It was on this day in 1633 that Galileo Galilei (books by this author) was put on trial by the Inquisition, for supporting the theory that the Earth revolves around the sun. He had angered Pope Urban VIII with a book about his views. The case was referred to the Inquisition and in 1633 Galileo was brought to Rome to undergo his trial. His book was officially banned by the Church, and Galileo was sentenced to an unlimited period of house arrest in his home in Florence. He gradually went blind and died in 1642.
In 1835, Galileo's Dialogue Concerning the Two Chief World Systems was finally taken off the Vatican's list of banned books. But it wasn't until 1992 that the Catholic Church formally admitted that Galileo was right.
One of the most common cultural mythologies in the history of science is that the Vatican said that Galileo was wrong, in his support of a solar-centric (vs. terra-centric) model.
There are letters showing that the Vatican was, instead, exercising spin control. Still rather mired in medieval cultural time scales, disseminating (propaganda comes from the same root as propagating seedlings) new ideas through the culture was something that the Church reserved for itself, when the new information could be seen to challenge Church teachings. Especially during the counter-reformation, they had been taking a beating for years. One more controversy among the common people would be too many.
So they traded a controversy among the people for a controversy among intellectuals -- traditionally governements have considered this a lower price to pay.
Although the Vatican didn't disagree with Galileo's findings (which had already been promoted through the intelligentsia in the 1500's, with the retranslation of any number of astronomy classics from Arabic), they did object to his lack of diplomacy in his book, and also in the way that he tried to forward a reconciliation with scripture for heliocentrism.
Today, Galileo is promoted as being a martyr of science. Although the Church was not exactly with the angels in this case, neither is it true that they were scientifically dense. They were guilty of trying to preserve "spin" in the culture. Galileo was guilty of being a typical geek who couldn't deal with authority.
Galileo lost, but I doubt he'd be remembered at all as a pioneer of science if he hadn't, as an unintended consequence, become a symbol of church repression of information in the rise of scientific cultures independent of the Church -- a culture still fledgeling since the first higher education for non-priests had be pioneered by the deMedici in Florence in the early 1500's.
Gallileo's information was no more empirically verifiable at the time than opposing viewpoints, even with his telescope. His theories about the sun being at the center of the solar system were not novel in the West and had be current again for nearly 150 years among intellectuals (although not as popular, since many social institutions, astrology among them, were built on the terracentric model).
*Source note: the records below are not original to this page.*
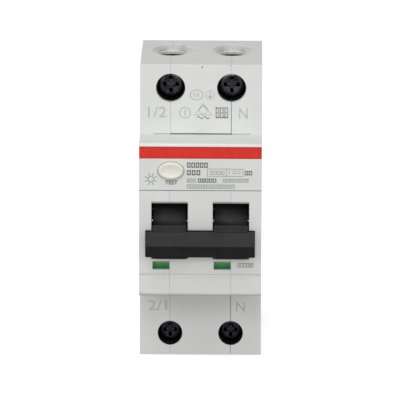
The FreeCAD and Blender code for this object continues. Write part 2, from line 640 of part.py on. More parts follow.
def terminal_screw(side, mid, end, word):
    centre = (mid, f"{end}_screw_z")
    high, low = head_depths(end)
    head = rod("y", centre, f"{end}_well_radius - head_play", forward(high, low))
    shank = rod("y", centre, "shank_radius", forward(low, "plate_front_depth + plate_play / 2"))
    slot_y = forward(f"{high} + over", f"{high} - slot_depth")
    reach, half = f"{end}_well_radius * slot_share", "slot_width / 2"
    slots = [box(about(mid, reach), slot_y, upright(f"{end}_screw_z", half)),
             box(about(mid, half), slot_y, upright(f"{end}_screw_z", reach))]
    keep(f"terminal_screw_{word}_{side}", cut(fuse(head, shank), *slots))


def clamp_cage(side, mid, end, word):
    """A threaded frame that the screw draws forward to grip the cable against the plate."""
    z = upright(f"{end}_screw_z", "cage_half_height")
    outer = box(about(mid, "cage_inner_half + cage_side"),
                forward("cage_front_depth + cage_front", "cage_back_depth - cage_back"), z)
    inner = box(about(mid, "cage_inner_half"), forward("cage_front_depth", "cage_back_depth"),
                (f"{z[0]} - over", f"{z[1]} + over"))
    thread = rod("y", (mid, f"{end}_screw_z"), "shank_radius + thread_play",
                 forward("cage_front_depth + cage_front + over", "cage_front_depth - over"))
    keep(f"clamp_cage_{word}_{side}", cut(outer, inner, thread))


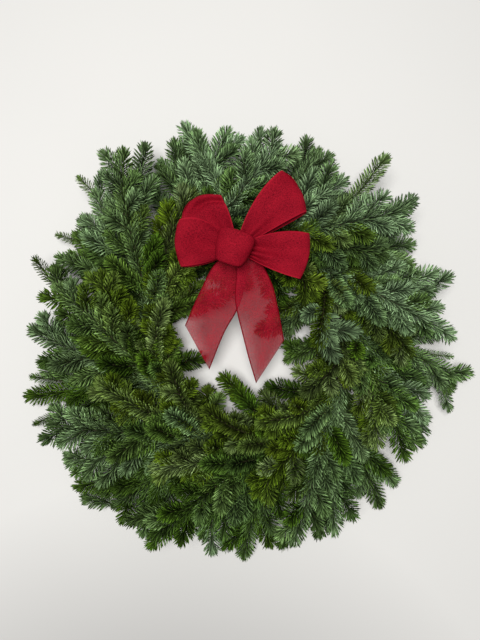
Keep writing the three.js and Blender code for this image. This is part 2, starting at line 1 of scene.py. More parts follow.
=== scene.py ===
# A fresh evergreen wreath lying face up: fir sprays on a clamp ring, and a sheer ribbon bow.
# The layout below is in millimetres, measured from the middle of the ring. Blender's pieces are in metres.
import json
import math
import bpy
import numpy as np
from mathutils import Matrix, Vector


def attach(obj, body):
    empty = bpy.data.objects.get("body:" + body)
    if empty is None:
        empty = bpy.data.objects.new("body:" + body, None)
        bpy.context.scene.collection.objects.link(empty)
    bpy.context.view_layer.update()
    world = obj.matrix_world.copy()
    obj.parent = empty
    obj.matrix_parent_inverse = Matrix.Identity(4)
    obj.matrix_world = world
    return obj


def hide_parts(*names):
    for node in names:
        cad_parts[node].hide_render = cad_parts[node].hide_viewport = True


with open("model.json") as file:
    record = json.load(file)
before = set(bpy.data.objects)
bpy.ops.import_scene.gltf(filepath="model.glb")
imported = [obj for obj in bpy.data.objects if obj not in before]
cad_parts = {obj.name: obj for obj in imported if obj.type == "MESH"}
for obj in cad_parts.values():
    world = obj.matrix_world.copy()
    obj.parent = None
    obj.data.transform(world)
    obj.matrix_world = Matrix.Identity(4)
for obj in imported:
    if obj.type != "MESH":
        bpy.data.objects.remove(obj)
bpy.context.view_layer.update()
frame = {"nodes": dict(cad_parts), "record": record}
slotOf = {part["node"]: part["material_slot"] for part in frame["record"]["subparts"]}


def ringMiddle():
    # The rails' lowest flats lie evenly round the ring's middle
    onFloor = 1e-4
    flats = [v.co for v in frame["nodes"]["clamp_ring"].data.vertices if v.co.z < onFloor]
    return [(min(p[i] for p in flats) + max(p[i] for p in flats)) / 2 for i in range(2)]


# Layout to Blender: the ring's middle in the frame, then millimetres to metres
middle = np.array([*ringMiddle(), 0.0])
mm = 0.001


def toMetres(point):
    return np.asarray(point) * mm + middle


# Camera, looking straight down as the photograph does
view = {
    "height": 730,
    "offset": (-14, 29),
    "lens": 28.09,
    "sensor": 36,
    "nearest": 0.01,
}


def makeCamera():
    data = bpy.data.cameras.new("camera")
    data.sensor_width = view["sensor"]
    data.lens = view["lens"]
    data.clip_start = view["nearest"]
    camera = bpy.data.objects.new("camera", data)
    bpy.context.collection.objects.link(camera)
    camera.location = toMetres([*view["offset"], view["height"]])
    bpy.context.scene.camera = camera


makeCamera()
print("camera ready")

# Directions in degrees, and numbers that look random but are the same on each run
scatter = (127.1, 311.7, 43758.5453)


def polar(angle, radius, z=0.0):
    return np.array([radius * math.cos(math.radians(angle)), radius * math.sin(math.radians(angle)), z])


def outward(angle):
    return polar(angle, 1)


def clockwise(angle):
    return polar(angle - 90, 1)


def noise(i, j):
    value = math.sin(i * scatter[0] + j * scatter[1]) * scatter[2]
    return value - math.floor(value)


def spread(i, j, amount):
    return (noise(i, j) * 2 - 1) * amount


def unit(vector):
    return vector / np.linalg.norm(vector)


def crossways(along):
    # Level to the left of a heading, and up from both
    upright = 1e-6
    left = np.array([-along[1], along[0], 0.0])
    left = unit(left) if np.linalg.norm(left) > upright else np.array([1.0, 0.0, 0.0])
    return left, np.cross(along, left)


class Line:
    # A cubic curve with points and headings by distance along it
    divisions = 40
    nudge = 1e-4

    def __init__(self, a, b, c, d):
        self.corners = np.array([a, b, c, d], float)
        places = np.array([self.at(i / self.divisions) for i in range(self.divisions + 1)])
        steps = np.linalg.norm(np.diff(places, axis=0), axis=1)
        self.reached = np.concatenate([[0], np.cumsum(steps)])
        self.length = self.reached[-1]

    def at(self, t):
        a, b, c, d = self.corners
        s = 1 - t
        return s ** 3 * a + 3 * s * s * t * b + 3 * s * t * t * c + t ** 3 * d

    def shareOf(self, u):
        wanted = u * self.length
        passed = int(np.searchsorted(self.reached, wanted, side="right"))
        i = min(max(passed - 1, 0), self.divisions - 1)
        step = self.reached[i + 1] - self.reached[i]
        return (i + (wanted - self.reached[i]) / step) / self.divisions

    def pointAt(self, u):
        return self.at(self.shareOf(u))

    def headingAt(self, u):
        t = self.shareOf(u)
        return unit(self.at(min(t + self.nudge, 1)) - self.at(max(t - self.nudge, 0)))

    def samples(self, count):
        return np.array([self.pointAt(i / count) for i in range(count + 1)])


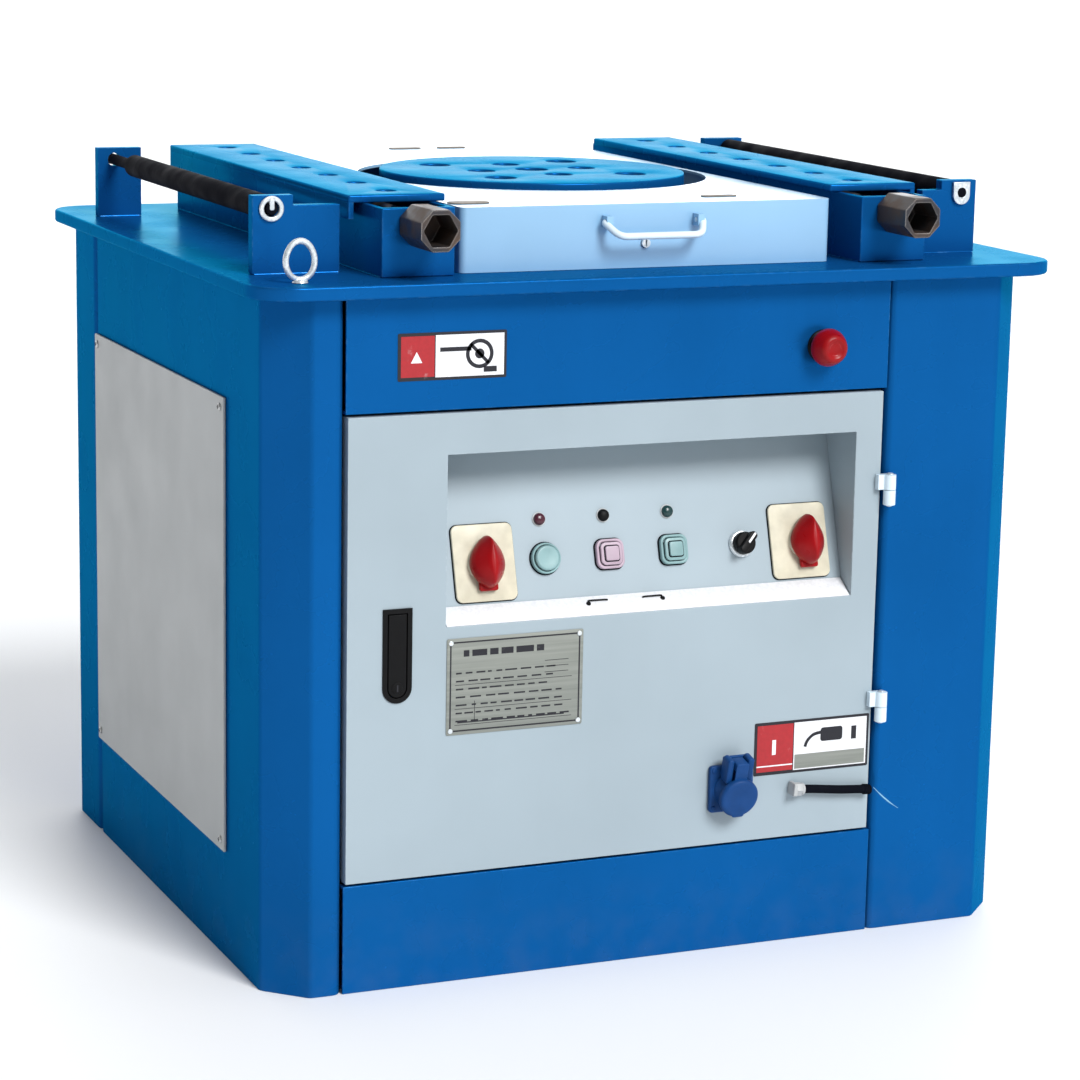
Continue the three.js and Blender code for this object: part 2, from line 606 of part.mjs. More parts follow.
// A finned frame: a ribbed barrel with its flange on the stand's top and a domed upper end.
function motorFrame() {
  const { x, y, radius, low, high, shaft: bore } = motor;
  const ribs = Array.from({ length: 8 }, (_, i) => {
    const rib = new THREE.BoxGeometry(2 * radius, 6, high - low - 70);
    return solidOf(rib.rotateZ(rad(22.5 * i)).translate(0, 0, (low + high) / 2));
  });
  const foot = stand.top + GAP;
  const barrel = turned([[0, foot], [radius, foot], [radius, low + 8], [radius - 12, low + 14],
    [radius - 12, high - 20], [radius - 26, high], [0, high]], 24);
  const opening = rod(bore + 1, high - 40, BIG);
  const mesh = part('motor_frame', cut(joined(barrel, ...ribs), opening), deepBlue);
  mesh.position.set(x, y, 0);
  return mesh;
}

// ---------------------------------------------------------------- door
// The recess in section, y across and z up: roof, inclined back, foot, and the sloping sill.
function recessSection(wall) {
  const { high, deepY, foot, footY, lip } = recess;
  const slope = (deepY - footY) / (high - foot);
  const front = wall ? door.front + 1 : door.front - 10;
  const lipDrop = wall ? 0 : ((door.front - front) * (foot - lip)) / (footY - door.front);
  const past = wall ? 0 : 1; // the opening runs on past the back of the duct
  return new THREE.Shape([
    point(front, high + wall), point(deepY + slope * wall + past, high + wall),
    point(footY - slope * wall + past, foot - wall), point(front, lip - wall - lipDrop),
  ].reverse());
}

function doorShell() {
  const { left, right, low, high, front, sheet, depth } = door;
  const back = front + depth;
  const pan = cut(box([left, right], [front, back], [low, high]),
    box([left + sheet, right - sheet], [front + sheet, BIG], [low + sheet, high - sheet]));
  const duct = prism(recessSection(sheet), recess.left - sheet, recess.right + sheet, 'x');
  const opening = prism(recessSection(0), recess.left, recess.right, 'x');
  const latchHole = plate(latchOutline(-2.5), -BIG, 0);
  return part('door_shell', cut(joined(pan, duct), opening, latchHole), doorWhite);
}

// The fascia's own frame: x along the machine, y up the inclined face, z out towards the operator.
function fasciaGroup() {
  const { left, right, high, deepY, foot, footY } = recess;
  const length = Math.hypot(high - foot, deepY - footY);
  const group = new THREE.Group();
  group.position.set((left + right) / 2, (deepY + footY) / 2, (high + foot) / 2);
  group.rotation.x = Math.atan2(high - foot, deepY - footY);
  const halfWidth = (right - left) / 2;
  const blank = box([-halfWidth - 1.5, halfWidth + 1.5], [-length / 2 - 2, length / 2 + 2],
    [-GAP - fascia.sheet, -GAP]);
  const holes = [...knobs, ...buttons, selector]
    .map(({ x, y, stem }) => rod(stem + 1, -BIG, BIG, { at: [x, y] }));
  group.add(part('control_fascia', cut(blank, ...holes), doorWhite));
  knobs.forEach((knob) => group.add(rotaryKnob(knob)));
  buttons.forEach((button) => group.add(pushButton(button)));
  group.add(selectorKnob());
  return group;
}

const fasciaRow = -41; // height of the lower row of controls above the middle of the fascia
const knobs = [{ name: 'left_rotary_knob', x: -174, y: fasciaRow, stem: 5 },
  { name: 'right_rotary_knob', x: 187, y: fasciaRow, stem: 5 }];
const buttons = [
  { name: 'left_push_button', x: -107, y: fasciaRow, stem: 11, material: greenPlastic },
  { name: 'middle_push_button', x: -36, y: fasciaRow, stem: 11, material: pinkPlastic },
  { name: 'right_push_button', x: 36, y: fasciaRow, stem: 11, material: greenPlastic },
];
const selector = { name: 'selector_knob', x: 115, y: fasciaRow + 1, stem: 8 };
const knobShape = { disc: 17, discTop: 12, grip: 8, gripTop: 30, base: 6, switchDepth: 14 };
const buttonShape = { cap: 10, top: 9 };

// A round base with a tapered grip bar across it, on a spindle through the fascia.
function rotaryKnob({ name, x, y, stem }) {
  const { disc: r, discTop, grip, gripTop, base, switchDepth } = knobShape;
  const narrow = grip * 0.75;
  const bar = new THREE.Shape([
    point(-grip, -r - 2), point(grip, -r - 2), point(narrow, r + 4), point(-narrow, r + 4),
  ]);
  const round = turned([[0, base], [r, base], [r - 2, discTop], [0, discTop]]);
  const solid = joined(rod(stem, -switchDepth, base + 1), round, prism(bar, discTop - 1, gripTop));
  const mesh = part(name, solid, redPlastic);
  mesh.position.set(x, y, 0);
  return mesh;
}

function pushButton({ name, x, y, stem, material }) {
  const { cap, top } = buttonShape;
  const head = turned([[0, 1], [cap, 1], [cap, top - 1], [cap - 1, top], [0, top]]);
  const solid = joined(rod(stem - 1, -knobShape.switchDepth, 2), head);
  const mesh = part(name, solid, material);
  mesh.position.set(x, y, 0);
  return mesh;
}

function selectorKnob() {
  const { name, x, y, stem } = selector;
  const round = turned([[0, 3], [11, 3], [11, 9], [0, 9]]);
  const grip = box([-3.5, 3.5], [-11, 13], [8, 20]);
  const solid = joined(rod(stem, -knobShape.switchDepth, 4), round, grip);
  const mesh = part(name, solid, blackPlastic);
  mesh.position.set(x, y, 0);
  return mesh;
}

// The latch as seen from the front: a flat top and a round bottom, grown by a margin all round.
function latchOutline(margin) {
  const half = latch.width / 2 + margin;
  const centre = latch.low + latch.width / 2;
  const outline = new THREE.Shape();
  outline.absarc(latch.x, centre, half, Math.PI, 2 * Math.PI, false);
  outline.lineTo(latch.x + half, latch.high + margin).lineTo(latch.x - half, latch.high + margin);
  return outline;
}

function latchBody() {
  const { proud, depth, rim } = latch;
  const flange = plate(latchOutline(0), door.front - proud, door.front - GAP);
  const cup = plate(latchOutline(-3), door.front - 1, door.front + depth);
  const pocket = plate(latchOutline(-rim - 1), -BIG, door.front + depth - 4);
  return part('door_latch_body', cut(joined(flange, cup), pocket), blackPlastic);
}

function latchHandle() {
  const paddle = plate(latchOutline(-latch.rim - 2), door.front - latch.proud, door.front + 5);
  return part('door_latch_handle', paddle, blackPlastic);
}

// One half of a block hinge: a barrel, and a leaf that reaches its own side of the seam.
function doorHingeHalf(name, low, leafTo) {
  const { x, y, radius, half } = doorHinge;
  const high = low + half;
  const leaf = leafTo < x ? [leafTo, x] : [x, leafTo];
  const face = leafTo < x ? door.front - GAP : -cabinet.halfDepth - GAP;
  const body = joined(rod(radius, low, high, { at: [x, y] }), box(leaf, [y, face], [low, high]));
  return part(name, body, coverWhite);
}

function doorHinges() {
  return Object.entries(doorHinge.heights).flatMap(([name, middle]) => [
    doorHingeHalf(`${name}_hinge_fixed_half`, middle - doorHinge.half - GAP, doorHinge.x + 7.5),
    doorHingeHalf(`${name}_hinge_door_half`, middle + GAP, door.right - 6),
  ]);
}

// The mushroom head on its stem: the head stands clear of the panel by more than its travel.
function emergencyStop() {
  const { x, z, radius, travel } = estop;
  const foot = travel + 3;
  const stem = radius / 2;
  const solid = turned([[0, -14], [stem, -14], [stem, foot], [radius, foot + 3], [radius, foot + 12],
    [radius - 3, foot + 18], [radius - 9, foot + 22], [0, foot + 23]]);
  const mesh = part('emergency_stop', solid, redPlastic);
  mesh.rotation.x = Math.PI / 2;
  mesh.position.set(x, -cabinet.halfDepth, z);
  return mesh;
}

// A round bar about +Z, tipped about the X axis.
function tippedRod(radius, from, to, tip) {
  const geometry = new THREE.CylinderGeometry(radius, radius, to - from, 20);
  return solidOf(geometry.rotateX(Math.PI / 2).translate(0, 0, (from + to) / 2).rotateX(tip));
}

// The inlet's frame: z points out of the door, and the socket and its lid lean down by the tilt.
function inletGroup() {
  const { x, z, flange, plate: t, barrel, reach, tilt } = inlet;
  const { pivot, top, half, slot } = inletHinge;
  const h = flange / 2;
  const lean = rad(tilt);
  const group = new THREE.Group();
  group.position.set(x, door.front - GAP, z);
  group.rotation.x = Math.PI / 2;
  const outside = box([-BIG, BIG], [-BIG, BIG], [0, BIG]);
  const neck = tippedRod(barrel, -10, reach, lean).intersect(outside);
  const ears = [[-half, -slot], [slot, half]]
    .map((across) => box(across, [barrel - 6, top], [0, reach - 1], lean).intersect(outside));
  const mount = prism(rectangle(-h, h, -h, h, 6, 3), 0, t);
  const mouth = tippedRod(barrel - 4, t + 3, BIG, lean);
  group.add(part('socket_body', cut(joined(mount, neck, ...ears), mouth), socketBlue));
  const cap = rodOut(inletLid.radius, reach + GAP, reach + inletLid.thickness);
  const arm = box([1 - slot, slot - 1], [barrel - 4, pivot + 5], [reach + 1, reach + 3]);
  const knuckle = box([1 - slot, slot - 1], [pivot - 5, pivot + 5], [7, reach + 3]);
  const lidMesh = part('socket_lid', joined(cap, arm, knuckle), socketBlue);
  lidMesh.rotation.x = lean;
  group.add(lidMesh);
  return group;
}

// The lid's disc with a bevelled rim.
function rodOut(radius, from, to) {
  return turned([[0, from], [radius, from], [radius, to - 3], [radius - 3, to], [0, to]], 20);
}

// A round bar on the door cable's sloping line, between two stations of x.
function alongCable(radius, from, to) {
  const { y, z, from: start, to: end, slope } = doorCable;
  const middle = (start + end) / 2;
  const bar = new THREE.CylinderGeometry(radius, radius, to - from, 12).rotateZ(Math.PI / 2);
  bar.translate((from + to) / 2 - middle, 0, 0).rotateY(rad(slope)).translate(middle, y, z);
  return solidOf(bar);
}

function cableHeight(x) {
  return doorCable.z - (x - (doorCable.from + doorCable.to) / 2) * Math.tan(rad(doorCable.slope));
}

function doorCablePiece() {
  const { radius, from, to } = doorCable;
  return part('door_cable', alongCable(radius, from, to), blackRubber);
}

function cableGland() {
  const { y, radius, from } = doorCable;
  const z = cableHeight(from - 9);
  const nutBody = alongCable(radius + 3, from - 14, from - GAP);
  const foot = box([from - 14, from - 4], [y, door.front - GAP], [z - 7, z + 7]);
  return part('cable_gland', joined(nutBody, foot), sideGrey);
}

// The boot that turns the cable in behind the door's edge.
function cableBoot() {
  const { y, radius, to } = doorCable;
  const z = cableHeight(to + 5);
  const sleeve = alongCable(radius + 0.6, to + GAP, door.right - 1);
  const foot = box([to + 1.5, door.right - 1.6], [y, door.front - GAP], [z - 4.5, z + 4.5]);
  return part('cable_boot', joined(sleeve, foot), blackRubber);
}

// ---------------------------------------------------------------- the machine
const bender = new THREE.Group();
const bothSides = Object.keys(SIDES);
bender.add(floorPanPiece(), leftSideShell(), rightSideShell());
bender.add(rearPanel(), frontUpperPanel(), frontLowerPanel());
bender.add(...bothSides.flatMap((side) => [rearPost(side), accessPanelPiece(side)]));
bender.add(workTable(), turntableCover(), coverHandle(), coverLockPiece(), coverHingePiece());
bender.add(liftingEye('front_left_lifting_eye', eye.x, eye.y));
bender.add(liftingEye('rear_right_lifting_eye', -eye.x, eye.rearY));
bender.add(...bothSides.flatMap((side) => [guideChannel(side), pinStrip(side), feedScrew(side)]));
bender.add(...bothSides.map(supportRoller));
bender.add(...bothSides.flatMap((side) => [rollerBracket(side, 'front'), rollerBracket(side, 'rear')]));
bender.add(workDisc(), mainShaft(), bullGear(), layshaft(), inputShaft());
bender.add(drivenPulley(), drivePulley(), driveBelt(), gearboxCase(), gearboxLid(), motorFrame());
bender.add(doorShell(), fasciaGroup(), latchBody(), latchHandle(), ...doorHinges());
bender.add(emergencyStop(), inletGroup(), doorCablePiece(), cableGland(), cableBoot());

export default bender;
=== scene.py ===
"""Looks of the rebar bender: materials, detailed pieces, floor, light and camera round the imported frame.

Pieces are built in millimetres and become metres when their mesh is made. Each is placed in the row
frame (+X to the operator's right, +Y to the rear, +Z up) or in the frame of the surface it sits on.
"""

import json
import math
import random

import bmesh
import bpy
from mathutils import Matrix, Vector

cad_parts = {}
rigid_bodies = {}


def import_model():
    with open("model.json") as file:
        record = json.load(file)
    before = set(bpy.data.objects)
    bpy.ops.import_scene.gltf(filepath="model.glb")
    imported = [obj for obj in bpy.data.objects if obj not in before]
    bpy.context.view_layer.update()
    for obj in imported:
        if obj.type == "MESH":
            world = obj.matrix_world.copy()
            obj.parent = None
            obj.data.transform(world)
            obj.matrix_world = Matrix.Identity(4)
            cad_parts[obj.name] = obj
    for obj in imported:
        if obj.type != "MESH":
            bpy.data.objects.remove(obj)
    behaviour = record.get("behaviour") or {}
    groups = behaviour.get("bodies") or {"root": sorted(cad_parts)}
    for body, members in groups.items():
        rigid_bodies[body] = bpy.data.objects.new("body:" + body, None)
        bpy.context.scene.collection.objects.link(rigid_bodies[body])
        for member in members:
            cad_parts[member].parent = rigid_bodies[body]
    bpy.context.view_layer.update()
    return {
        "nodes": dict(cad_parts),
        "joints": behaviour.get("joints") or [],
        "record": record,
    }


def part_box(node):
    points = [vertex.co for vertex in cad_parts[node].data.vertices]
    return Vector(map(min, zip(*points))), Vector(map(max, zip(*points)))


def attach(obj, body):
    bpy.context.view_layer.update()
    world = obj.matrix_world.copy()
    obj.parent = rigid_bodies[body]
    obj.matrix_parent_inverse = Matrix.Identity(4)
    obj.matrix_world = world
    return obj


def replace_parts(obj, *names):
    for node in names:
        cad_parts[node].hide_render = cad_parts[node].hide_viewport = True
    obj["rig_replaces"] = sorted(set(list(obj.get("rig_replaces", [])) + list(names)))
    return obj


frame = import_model()

MM = 0.001
HERE = Matrix.Identity(4)
SIDES = {"left": -1, "right": 1}
JOINTS = {joint["name"]: joint for joint in frame["joints"]}


def span(node):
    """A CAD node's box at rest in millimetres, as ((x0, x1), (y0, y1), (z0, z1))."""
    low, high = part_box(node)
    return [(a / MM, b / MM) for a, b in zip(low, high)]


def middle(pair):
    return (pair[0] + pair[1]) / 2


def centre(node):
    """The middle of a CAD node's box at rest, in millimetres."""
    return [middle(pair) for pair in span(node)]


def pivot(joint):
    """A joint's place at rest, in millimetres."""
    return [value / MM for value in JOINTS[joint]["pos_m"]]


def shift(x, y, z):
    return Matrix.Translation((x, y, z))


def rotation(degrees, axis):
    return Matrix.Rotation(math.radians(degrees), 4, axis)


# -------- camera, light and floor
CAMERA_AT = (-1.3786, -3.2338, 1.0972)
CAMERA_YAW, CAMERA_PITCH, CAMERA_ROLL = 23.36, 11.67, 1.07
LENS = 106.6
FLOOR_REACH = 60


def placed(name, data):
    """A new object in the scene."""
    made = bpy.data.objects.new(name, data)
    bpy.context.scene.collection.objects.link(made)
    return made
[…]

Galileo was engaged in a controversy similar to that between quantum and traditional physics in the 1920's and 1930's. Einstein, as the closest to "infallable authority" among the traditionalists, merely intoned that "God does not play dice with the universe" -- and by strength of his reputation discredited a whole school of innovation in his field to some. Many physicists read, understood, yet would not accept quantum theory. They claimed that it was just a theory made to fit the facts, as opposed to a "true" theory.
The only difference was that no one went to jail, but there were physicists losing their jobs and marring their careers by adhering to the quantum camp for quite a while.
Today, if we searched hard enough, we would probably find the most of these fights going on in the biological sciences. The Galileos of the present day may only be recognized in the history books, as was the case with Galileo himself.


Comments: 9
BTW, the first time I read this, it looked like your "from the Writer's Almanac" credit was referring to the rest of the text that follows - the text that you wrote. You might want to indent it along with the quoted bit, to make the attribution clearer. Or, preceded it with dashes ("-- from the Writer's Almanac")
Mel Brooks, A History of the World, Part one.
Well said, Christopher.
But thats one hell of a big difference. In fact, thats ALL the difference, no?
Then a similar rejection of Pauling came when he proposed orthomolecular medicine. In this situation the APA, the American Psychiatric Association, set up a special task force to investigate Pauling. The APA is heavily bankrolled by the drug companies, who now make around 200 billion a year in drug sales. The task force rejected Pauling's theories. Pauling said that they were biased. In my opinion the task "force" was a task "farce".